Tuesday, July 15, 2008

Peter, Peter, Bosch and Blake

More about my self-portrait from 1984, the second painting in my last post. As I stated in my comments, I made many drawings when I started therapy in 1982, after the birth of my 4th child. I experienced a very difficult post partum with extreme depression and anxiety, including debilitating panic attacks. I had not been making any art for several years (besides craft items, baked goods, decorating the house, etc) and my therapist explained that I was not acknowledging my darkness, or what she called my "shadow side."
She said to me:
"Run - don't walk - to the nearest art supply store, buy some paper, and start drawing."
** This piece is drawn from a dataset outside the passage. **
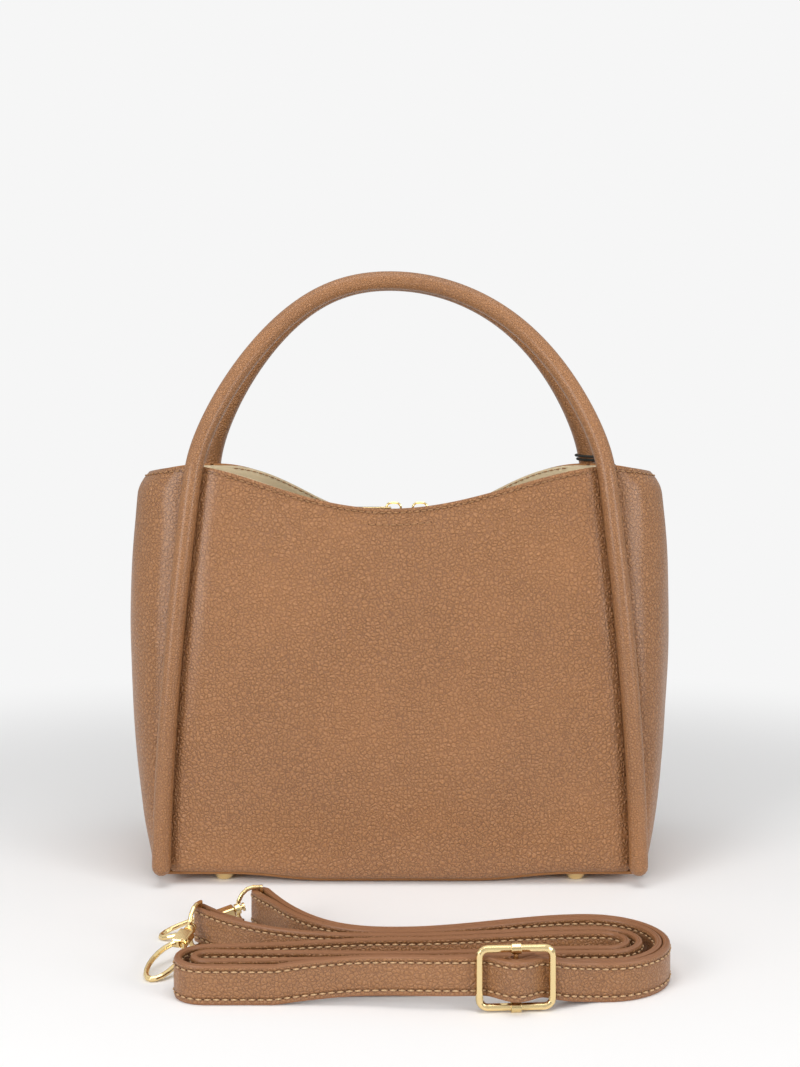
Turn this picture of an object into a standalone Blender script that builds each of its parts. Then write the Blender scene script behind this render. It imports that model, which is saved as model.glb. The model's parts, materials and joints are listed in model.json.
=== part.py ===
"""Leather tote bag with two rolled handles, and its shoulder strap folded on the floor in front.

Metres, +Z up. The bag's front faces -Y. Run it in Blender to get the model.
"""
import math

import bmesh
import bpy
from mathutils import Matrix, Vector

# Clearances and cuts
GAP = 0.0003
OVERRUN = 0.002
WELD = 0.00001

# Bag body, measured between the corner seams
BASE_WIDTH = 0.250
TOP_WIDTH = 0.221
BASE_DEPTH = 0.130
TOP_DEPTH = 0.080
CORNER_HEIGHT = 0.220
FRONT_DIP = 0.0225
BACK_DIP = 0.032
RIM_CURVE_SHARE = 0.78
SEAM_CURVE_SHARE = 1.7
LEAN_CURVE_SHARE = 1.3
LEATHER = 0.0018
PANEL_SET = 0.002
PANEL_BULGE = 0.003
FOLD_RADIUS = 0.006
BASE_SAG = 0.0037
SAG_RISE_SHARE = 0.55
FOLD_SETBACK = 0.0016
FOOT_HEIGHT = 0.006

# Gussets
GUSSET_TOP_BULGE = 0.034
GUSSET_BASE_BULGE = 0.008
GUSSET_DROP = 0.0035
GUSSET_SET = 0.0028
BULGE_CURVE_SHARE = 0.72
SECTION_SHARE = 0.83

# Rolled handles and the rolls that carry on down the corner seams
ROLL_RADIUS = 0.005
ROLL_WALL = 0.0013
CORE_RADIUS = 0.0032
HANDLE_RISE = 0.103
HANDLE_SIDE_SHARE = 2.1
HANDLE_RISE_SHARE = 1.5
HANDLE_LEAN_SHARE = 0.9
HANDLE_SKEW = -0.006
HANDLE_SKEW_SHARE = 6.0

# Base board, feet and washers
BOARD = 0.002
FOOT_RADIUS = 0.006
FOOT_FLAT_RADIUS = 0.002
FOOT_SPREAD_SHARE = 0.75
FOOT_INSET = 0.00341012
SHANK_RADIUS = 0.0015
WASHER_RADIUS = 0.006
WASHER = 0.0008

# Lining and middle compartment
LINING = 0.001
LINING_DROP = 0.0012
COMPARTMENT_DEPTH = 0.024
COMPARTMENT_WALL = 0.0012
ZIP_HEIGHT = 0.1925
ZIP_LENGTH = 0.180
TAPE = 0.0006
TOOTH_PITCH = 0.0036
TOOTH_WIDTH = 0.0011
TOOTH_LENGTH = 0.0022
TOOTH_HEIGHT = 0.0022
ZIP_SLIT = 0.0015
STOP_LENGTH = 0.003

# Zip sliders and pulls
SLIDER_LENGTH = 0.011
SLIDER_WIDTH = 0.0084
SLIDER_PLATE = 0.0008
SLIDER_POST = 0.0007
SLIDER_LEFT_X = -0.0036
SLIDER_RIGHT_X = 0.0113
BRIDGE_LENGTH = 0.0098
BRIDGE_RISE = 0.0050
BRIDGE_RADIUS = 0.0007
PULL_LENGTH = 0.022
PULL_WIDTH = 0.006
PULL_EYE_RADIUS = 0.0016
PULL_PLATE = 0.0012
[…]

I made a series of charcoal drawings about my anger and fear, and about feeling trapped. Even though we were adolescents in the 60's and 70's, my husband and I grew up in very 50's households. Our parents were not college educated. In our childhood homes, the father was in charge - he controlled the money and made the decisions, and our mothers were very submissive. These were our role models. Subsequently, we had alot of unlearning and changing to do in order to survive together as a couple!

My painting professor was extremely supportive, and he encouraged me to make a painting from my charcoal drawings. He told me that my drawings reminded him of William Blake, who I had never heard of, and yes, Hieronymus Bosch.

But it is this old nursery rhyme that is at the heart of my self-portrait:

Peter Peter Pumpkin Eater ,
Had a wife, but couldn't keep her.
He put her in a pumpkin shell,
And there he kept her very well.


artslice said...

How nice to have such a supportive painting TEACHER! I had not thought of Blake, but of course, I see it now. Pardon the expression but it looks like you had a lot of 'dumping' to do on paper. It turned into so very cool work!

I had a similar experience when I quit social work and went back to school to get my art degree. I made all kinds of paintings about death and mortality. I didn't realize I had so much 'stuff' about my previous life as a social worker churning inside. It suprized me (and the rest of the class.) But, I had'nt planned on the anxiety I would feel during critiques and having to explain things in the work. It was pretty personal!

Martha Miller said...

Hi Brenda

Art making can be a powerfully cathartic vehicle!

I just have to add here the word verification that I am having to type for this message - it seems to fit. This could be a great word to describe a powerfully cathartic event:



Dean Grey said...


You were blessed to have such a supportive painting professor and therapist!

Just imagine if you weren't encouraged to express your thoughts and feelings through your art!